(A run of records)
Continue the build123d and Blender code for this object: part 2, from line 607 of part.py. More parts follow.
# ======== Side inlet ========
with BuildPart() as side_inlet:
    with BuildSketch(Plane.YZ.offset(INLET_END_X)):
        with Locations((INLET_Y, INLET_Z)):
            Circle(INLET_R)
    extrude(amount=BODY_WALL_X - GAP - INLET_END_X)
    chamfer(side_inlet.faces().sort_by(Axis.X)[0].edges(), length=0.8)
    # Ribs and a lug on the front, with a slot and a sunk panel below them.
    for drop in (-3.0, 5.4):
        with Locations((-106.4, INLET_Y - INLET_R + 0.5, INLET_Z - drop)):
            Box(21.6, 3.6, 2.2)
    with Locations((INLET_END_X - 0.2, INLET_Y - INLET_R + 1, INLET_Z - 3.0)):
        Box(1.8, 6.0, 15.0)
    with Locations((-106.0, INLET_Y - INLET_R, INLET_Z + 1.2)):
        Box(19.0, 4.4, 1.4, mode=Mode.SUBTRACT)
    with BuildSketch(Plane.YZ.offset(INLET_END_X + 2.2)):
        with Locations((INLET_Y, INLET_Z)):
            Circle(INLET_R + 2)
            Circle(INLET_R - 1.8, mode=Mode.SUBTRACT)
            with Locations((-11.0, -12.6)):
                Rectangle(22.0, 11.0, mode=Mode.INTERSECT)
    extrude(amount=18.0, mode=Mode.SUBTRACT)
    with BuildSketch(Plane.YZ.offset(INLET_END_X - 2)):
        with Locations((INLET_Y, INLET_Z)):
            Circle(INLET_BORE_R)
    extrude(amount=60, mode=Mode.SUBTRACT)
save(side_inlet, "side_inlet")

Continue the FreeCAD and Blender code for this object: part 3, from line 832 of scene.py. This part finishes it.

Set exercise
All of the data must be returned exactly.

Written solution
Continue the build123d and Blender code for this object: part 2, from line 607 of part.py. More parts follow.
# ======== Side inlet ========
with BuildPart() as side_inlet:
    with BuildSketch(Plane.YZ.offset(INLET_END_X)):
        with Locations((INLET_Y, INLET_Z)):
            Circle(INLET_R)
    extrude(amount=BODY_WALL_X - GAP - INLET_END_X)
    chamfer(side_inlet.faces().sort_by(Axis.X)[0].edges(), length=0.8)
    # Ribs and a lug on the front, with a slot and a sunk panel below them.
    for drop in (-3.0, 5.4):
        with Locations((-106.4, INLET_Y - INLET_R + 0.5, INLET_Z - drop)):
            Box(21.6, 3.6, 2.2)
    with Locations((INLET_END_X - 0.2, INLET_Y - INLET_R + 1, INLET_Z - 3.0)):
        Box(1.8, 6.0, 15.0)
    with Locations((-106.0, INLET_Y - INLET_R, INLET_Z + 1.2)):
        Box(19.0, 4.4, 1.4, mode=Mode.SUBTRACT)
    with BuildSketch(Plane.YZ.offset(INLET_END_X + 2.2)):
        with Locations((INLET_Y, INLET_Z)):
            Circle(INLET_R + 2)
            Circle(INLET_R - 1.8, mode=Mode.SUBTRACT)
            with Locations((-11.0, -12.6)):
                Rectangle(22.0, 11.0, mode=Mode.INTERSECT)
    extrude(amount=18.0, mode=Mode.SUBTRACT)
    with BuildSketch(Plane.YZ.offset(INLET_END_X - 2)):
        with Locations((INLET_Y, INLET_Z)):
            Circle(INLET_BORE_R)
    extrude(amount=60, mode=Mode.SUBTRACT)
save(side_inlet, "side_inlet")

Continue the FreeCAD and Blender code for this object: part 3, from line 832 of scene.py. This part finishes it.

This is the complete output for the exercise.